:: Task brief ::
Please output the data below exactly as given, starting at its first line and stopping after the line that contains "LID_HEIGHT = 14.7".

:: Information shown ::
* Begin *
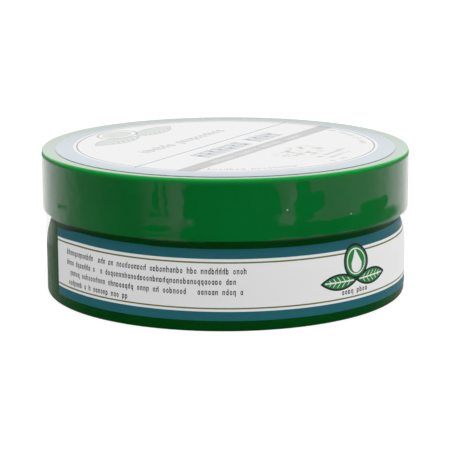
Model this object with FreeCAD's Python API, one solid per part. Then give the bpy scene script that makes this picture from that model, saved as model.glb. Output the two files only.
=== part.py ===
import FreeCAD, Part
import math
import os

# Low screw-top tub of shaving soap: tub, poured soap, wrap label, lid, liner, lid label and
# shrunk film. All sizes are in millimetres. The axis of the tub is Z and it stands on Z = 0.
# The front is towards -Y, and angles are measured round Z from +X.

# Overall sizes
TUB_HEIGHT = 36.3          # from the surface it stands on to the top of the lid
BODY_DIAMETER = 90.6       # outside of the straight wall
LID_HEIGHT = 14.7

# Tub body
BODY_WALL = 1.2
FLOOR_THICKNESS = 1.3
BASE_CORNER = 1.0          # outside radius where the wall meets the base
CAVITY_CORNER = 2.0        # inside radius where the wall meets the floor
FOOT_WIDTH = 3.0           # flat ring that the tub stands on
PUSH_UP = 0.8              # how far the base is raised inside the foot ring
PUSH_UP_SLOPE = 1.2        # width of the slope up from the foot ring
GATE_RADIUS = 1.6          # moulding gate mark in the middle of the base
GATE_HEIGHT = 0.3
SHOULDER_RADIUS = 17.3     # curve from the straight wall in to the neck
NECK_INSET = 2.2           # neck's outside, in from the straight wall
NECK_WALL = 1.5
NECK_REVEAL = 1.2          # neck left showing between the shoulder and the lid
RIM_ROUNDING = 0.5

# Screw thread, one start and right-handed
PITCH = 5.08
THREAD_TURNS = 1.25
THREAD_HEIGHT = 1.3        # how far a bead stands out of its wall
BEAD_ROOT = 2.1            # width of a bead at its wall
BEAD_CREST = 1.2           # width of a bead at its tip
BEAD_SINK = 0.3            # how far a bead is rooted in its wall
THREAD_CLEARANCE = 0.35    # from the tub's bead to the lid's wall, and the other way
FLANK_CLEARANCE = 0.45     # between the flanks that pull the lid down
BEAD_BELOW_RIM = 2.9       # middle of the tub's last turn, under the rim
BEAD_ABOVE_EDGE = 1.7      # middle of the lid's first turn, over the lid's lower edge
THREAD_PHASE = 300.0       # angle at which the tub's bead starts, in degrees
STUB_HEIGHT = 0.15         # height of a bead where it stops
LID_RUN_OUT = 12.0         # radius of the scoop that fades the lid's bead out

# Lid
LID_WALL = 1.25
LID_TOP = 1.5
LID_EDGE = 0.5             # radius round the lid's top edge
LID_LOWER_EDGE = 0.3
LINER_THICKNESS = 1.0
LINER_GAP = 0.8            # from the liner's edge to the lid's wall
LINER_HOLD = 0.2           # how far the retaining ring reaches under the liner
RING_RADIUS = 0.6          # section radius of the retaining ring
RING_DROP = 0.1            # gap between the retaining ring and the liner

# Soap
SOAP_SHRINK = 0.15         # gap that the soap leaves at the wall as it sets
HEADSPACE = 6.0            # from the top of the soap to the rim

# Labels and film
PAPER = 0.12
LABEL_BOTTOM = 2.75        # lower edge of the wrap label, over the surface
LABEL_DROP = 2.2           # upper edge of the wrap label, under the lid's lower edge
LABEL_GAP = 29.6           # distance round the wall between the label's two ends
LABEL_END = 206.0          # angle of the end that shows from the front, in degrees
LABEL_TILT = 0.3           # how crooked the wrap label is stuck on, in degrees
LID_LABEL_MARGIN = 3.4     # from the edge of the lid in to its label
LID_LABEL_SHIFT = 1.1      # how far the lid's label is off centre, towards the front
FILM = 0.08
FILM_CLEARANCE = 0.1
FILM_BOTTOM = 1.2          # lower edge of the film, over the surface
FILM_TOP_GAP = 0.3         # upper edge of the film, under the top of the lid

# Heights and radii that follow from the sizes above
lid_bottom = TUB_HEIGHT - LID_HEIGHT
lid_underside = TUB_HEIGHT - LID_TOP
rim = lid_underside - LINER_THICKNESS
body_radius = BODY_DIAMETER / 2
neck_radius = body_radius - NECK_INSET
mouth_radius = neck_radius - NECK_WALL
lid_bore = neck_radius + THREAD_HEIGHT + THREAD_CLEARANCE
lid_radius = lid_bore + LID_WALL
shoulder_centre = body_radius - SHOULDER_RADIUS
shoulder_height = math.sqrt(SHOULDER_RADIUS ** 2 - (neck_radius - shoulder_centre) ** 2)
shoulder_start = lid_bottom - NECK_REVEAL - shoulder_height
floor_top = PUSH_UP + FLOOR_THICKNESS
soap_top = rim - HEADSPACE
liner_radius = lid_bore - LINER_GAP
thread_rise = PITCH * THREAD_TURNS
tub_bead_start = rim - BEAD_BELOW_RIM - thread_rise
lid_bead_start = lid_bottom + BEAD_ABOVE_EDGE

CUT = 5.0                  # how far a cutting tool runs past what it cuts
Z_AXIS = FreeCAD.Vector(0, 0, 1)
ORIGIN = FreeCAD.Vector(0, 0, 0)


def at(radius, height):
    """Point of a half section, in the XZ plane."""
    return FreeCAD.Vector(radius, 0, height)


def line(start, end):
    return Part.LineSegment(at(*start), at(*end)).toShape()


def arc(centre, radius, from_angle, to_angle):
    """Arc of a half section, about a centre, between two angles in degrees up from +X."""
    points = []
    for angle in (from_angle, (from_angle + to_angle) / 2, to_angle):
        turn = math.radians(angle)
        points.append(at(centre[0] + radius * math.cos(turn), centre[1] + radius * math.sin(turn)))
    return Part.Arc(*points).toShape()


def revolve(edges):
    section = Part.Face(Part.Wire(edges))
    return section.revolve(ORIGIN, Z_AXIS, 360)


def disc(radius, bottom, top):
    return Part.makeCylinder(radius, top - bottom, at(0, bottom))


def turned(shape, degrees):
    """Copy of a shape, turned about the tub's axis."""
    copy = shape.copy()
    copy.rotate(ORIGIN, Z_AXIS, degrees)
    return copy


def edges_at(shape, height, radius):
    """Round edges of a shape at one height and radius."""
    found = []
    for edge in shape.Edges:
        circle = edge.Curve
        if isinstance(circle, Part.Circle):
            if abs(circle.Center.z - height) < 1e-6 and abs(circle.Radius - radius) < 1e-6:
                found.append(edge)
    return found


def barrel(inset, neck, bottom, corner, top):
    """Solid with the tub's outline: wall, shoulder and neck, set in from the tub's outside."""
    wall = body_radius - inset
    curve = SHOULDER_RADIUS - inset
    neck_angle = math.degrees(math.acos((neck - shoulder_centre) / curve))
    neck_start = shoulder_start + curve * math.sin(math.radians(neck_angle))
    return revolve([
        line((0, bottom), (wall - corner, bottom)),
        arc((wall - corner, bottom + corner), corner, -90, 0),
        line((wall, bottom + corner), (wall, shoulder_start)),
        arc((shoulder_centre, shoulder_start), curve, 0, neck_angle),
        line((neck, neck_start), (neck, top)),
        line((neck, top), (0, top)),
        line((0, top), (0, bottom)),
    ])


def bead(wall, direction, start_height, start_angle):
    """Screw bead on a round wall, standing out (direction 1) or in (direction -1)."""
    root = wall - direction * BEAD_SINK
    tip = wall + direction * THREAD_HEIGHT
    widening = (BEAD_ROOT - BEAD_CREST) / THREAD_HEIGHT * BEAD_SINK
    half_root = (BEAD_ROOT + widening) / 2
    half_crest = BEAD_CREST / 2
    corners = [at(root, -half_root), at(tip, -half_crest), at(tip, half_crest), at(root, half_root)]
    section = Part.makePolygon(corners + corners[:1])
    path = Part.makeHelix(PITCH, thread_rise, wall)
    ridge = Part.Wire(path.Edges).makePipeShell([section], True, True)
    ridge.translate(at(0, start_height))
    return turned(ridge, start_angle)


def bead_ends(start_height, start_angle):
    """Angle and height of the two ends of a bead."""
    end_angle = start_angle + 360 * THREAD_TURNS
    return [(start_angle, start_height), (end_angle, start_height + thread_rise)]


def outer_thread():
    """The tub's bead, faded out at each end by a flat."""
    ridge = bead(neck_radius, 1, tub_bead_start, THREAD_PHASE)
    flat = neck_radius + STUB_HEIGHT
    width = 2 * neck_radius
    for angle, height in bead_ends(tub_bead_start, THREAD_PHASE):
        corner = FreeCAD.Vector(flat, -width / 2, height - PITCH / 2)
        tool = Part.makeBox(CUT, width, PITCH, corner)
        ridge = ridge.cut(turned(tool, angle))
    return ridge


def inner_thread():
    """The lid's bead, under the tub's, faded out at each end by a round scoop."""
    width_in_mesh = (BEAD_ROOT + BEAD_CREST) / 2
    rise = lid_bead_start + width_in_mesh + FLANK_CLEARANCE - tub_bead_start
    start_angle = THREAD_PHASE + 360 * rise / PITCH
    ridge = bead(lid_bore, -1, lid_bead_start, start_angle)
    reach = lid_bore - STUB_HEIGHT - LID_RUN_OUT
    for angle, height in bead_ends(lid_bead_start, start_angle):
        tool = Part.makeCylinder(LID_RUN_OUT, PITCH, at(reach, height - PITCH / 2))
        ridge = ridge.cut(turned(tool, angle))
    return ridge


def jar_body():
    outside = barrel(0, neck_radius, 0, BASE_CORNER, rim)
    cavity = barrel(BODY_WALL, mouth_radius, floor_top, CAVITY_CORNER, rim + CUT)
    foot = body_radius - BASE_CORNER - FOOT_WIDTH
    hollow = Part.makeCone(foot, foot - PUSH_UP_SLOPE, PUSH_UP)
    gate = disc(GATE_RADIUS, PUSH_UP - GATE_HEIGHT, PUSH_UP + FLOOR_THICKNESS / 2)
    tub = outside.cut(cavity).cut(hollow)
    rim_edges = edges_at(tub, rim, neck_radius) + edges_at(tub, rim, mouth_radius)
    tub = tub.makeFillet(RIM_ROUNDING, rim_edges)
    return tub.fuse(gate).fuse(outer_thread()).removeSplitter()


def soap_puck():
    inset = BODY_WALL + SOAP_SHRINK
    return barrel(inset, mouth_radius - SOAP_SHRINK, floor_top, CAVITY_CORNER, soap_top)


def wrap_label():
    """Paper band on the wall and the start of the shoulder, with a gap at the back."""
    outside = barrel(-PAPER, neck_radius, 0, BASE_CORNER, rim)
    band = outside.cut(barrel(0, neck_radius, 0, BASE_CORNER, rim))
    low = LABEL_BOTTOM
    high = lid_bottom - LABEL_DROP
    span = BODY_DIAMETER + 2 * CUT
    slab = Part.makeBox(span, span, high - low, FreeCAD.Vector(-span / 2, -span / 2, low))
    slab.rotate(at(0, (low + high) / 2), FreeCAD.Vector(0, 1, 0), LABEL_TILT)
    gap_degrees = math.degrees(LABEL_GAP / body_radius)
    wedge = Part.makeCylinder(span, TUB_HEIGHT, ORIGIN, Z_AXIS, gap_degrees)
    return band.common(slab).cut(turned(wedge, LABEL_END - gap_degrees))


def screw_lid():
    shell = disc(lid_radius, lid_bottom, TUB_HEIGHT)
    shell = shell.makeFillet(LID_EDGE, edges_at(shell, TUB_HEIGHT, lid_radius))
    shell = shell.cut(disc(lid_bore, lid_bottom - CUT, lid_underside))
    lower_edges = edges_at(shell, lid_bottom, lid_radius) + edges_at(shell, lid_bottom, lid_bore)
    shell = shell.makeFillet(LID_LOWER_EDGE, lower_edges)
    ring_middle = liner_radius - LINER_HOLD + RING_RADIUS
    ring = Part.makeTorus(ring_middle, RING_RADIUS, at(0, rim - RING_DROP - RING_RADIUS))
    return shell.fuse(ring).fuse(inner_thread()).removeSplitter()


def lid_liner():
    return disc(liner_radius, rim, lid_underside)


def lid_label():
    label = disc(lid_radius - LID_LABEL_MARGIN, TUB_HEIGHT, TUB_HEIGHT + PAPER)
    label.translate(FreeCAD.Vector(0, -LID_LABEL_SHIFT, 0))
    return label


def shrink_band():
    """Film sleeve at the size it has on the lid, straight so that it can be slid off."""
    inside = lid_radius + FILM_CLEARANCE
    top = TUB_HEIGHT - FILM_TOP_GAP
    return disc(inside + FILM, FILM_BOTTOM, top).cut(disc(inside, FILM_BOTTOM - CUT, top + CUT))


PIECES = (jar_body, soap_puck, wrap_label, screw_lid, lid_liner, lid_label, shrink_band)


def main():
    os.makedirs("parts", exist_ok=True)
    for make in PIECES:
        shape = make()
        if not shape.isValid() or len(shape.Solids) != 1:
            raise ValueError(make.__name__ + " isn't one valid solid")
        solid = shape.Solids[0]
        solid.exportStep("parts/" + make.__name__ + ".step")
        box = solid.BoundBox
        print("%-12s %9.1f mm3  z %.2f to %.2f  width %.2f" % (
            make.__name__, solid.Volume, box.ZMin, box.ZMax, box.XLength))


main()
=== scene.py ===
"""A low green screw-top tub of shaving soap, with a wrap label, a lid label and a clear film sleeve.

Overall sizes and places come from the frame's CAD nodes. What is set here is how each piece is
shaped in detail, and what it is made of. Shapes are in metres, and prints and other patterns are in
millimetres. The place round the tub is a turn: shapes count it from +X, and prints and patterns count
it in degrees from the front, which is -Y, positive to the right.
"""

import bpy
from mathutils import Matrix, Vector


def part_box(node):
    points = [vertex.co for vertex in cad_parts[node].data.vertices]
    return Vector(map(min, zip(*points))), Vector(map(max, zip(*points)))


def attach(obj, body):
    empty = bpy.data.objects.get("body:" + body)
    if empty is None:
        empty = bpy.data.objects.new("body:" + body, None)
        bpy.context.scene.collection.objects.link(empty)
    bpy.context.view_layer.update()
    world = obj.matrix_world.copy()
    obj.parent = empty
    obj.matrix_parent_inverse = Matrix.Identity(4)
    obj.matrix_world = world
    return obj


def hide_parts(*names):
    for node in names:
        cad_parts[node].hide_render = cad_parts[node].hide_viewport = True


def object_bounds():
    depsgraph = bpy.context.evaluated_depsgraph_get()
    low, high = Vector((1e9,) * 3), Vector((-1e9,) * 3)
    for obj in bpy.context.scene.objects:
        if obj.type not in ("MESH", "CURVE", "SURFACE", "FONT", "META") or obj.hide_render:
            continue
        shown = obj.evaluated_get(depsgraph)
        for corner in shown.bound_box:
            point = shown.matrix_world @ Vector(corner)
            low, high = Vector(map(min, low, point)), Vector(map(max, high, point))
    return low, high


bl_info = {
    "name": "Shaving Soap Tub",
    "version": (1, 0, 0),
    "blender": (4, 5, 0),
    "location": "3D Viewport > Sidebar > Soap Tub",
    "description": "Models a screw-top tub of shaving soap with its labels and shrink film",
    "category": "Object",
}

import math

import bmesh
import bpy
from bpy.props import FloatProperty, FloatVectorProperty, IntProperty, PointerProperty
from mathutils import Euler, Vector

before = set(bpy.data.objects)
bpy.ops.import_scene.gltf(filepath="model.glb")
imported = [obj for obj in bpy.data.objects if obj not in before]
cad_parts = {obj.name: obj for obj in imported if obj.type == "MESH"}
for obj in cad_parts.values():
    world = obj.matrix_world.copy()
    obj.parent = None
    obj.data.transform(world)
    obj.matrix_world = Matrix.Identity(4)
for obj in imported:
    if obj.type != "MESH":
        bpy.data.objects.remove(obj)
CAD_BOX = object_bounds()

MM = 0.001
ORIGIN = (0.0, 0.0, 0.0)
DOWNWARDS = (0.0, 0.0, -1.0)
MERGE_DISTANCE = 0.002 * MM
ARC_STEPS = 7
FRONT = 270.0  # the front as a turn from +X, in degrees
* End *
:: Reply to the exercise ::
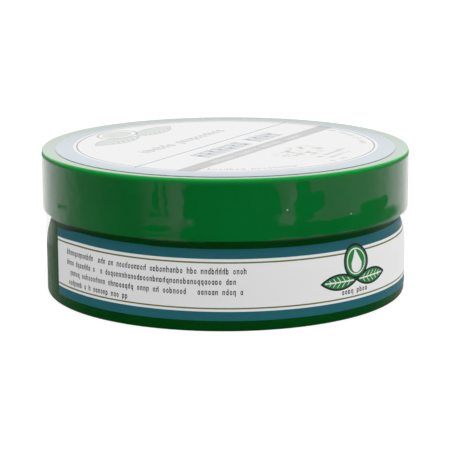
Model this object with FreeCAD's Python API, one solid per part. Then give the bpy scene script that makes this picture from that model, saved as model.glb. Output the two files only.
=== part.py ===
import FreeCAD, Part
import math
import os

# Low screw-top tub of shaving soap: tub, poured soap, wrap label, lid, liner, lid label and
# shrunk film. All sizes are in millimetres. The axis of the tub is Z and it stands on Z = 0.
# The front is towards -Y, and angles are measured round Z from +X.

# Overall sizes
TUB_HEIGHT = 36.3          # from the surface it stands on to the top of the lid
BODY_DIAMETER = 90.6       # outside of the straight wall
LID_HEIGHT = 14.7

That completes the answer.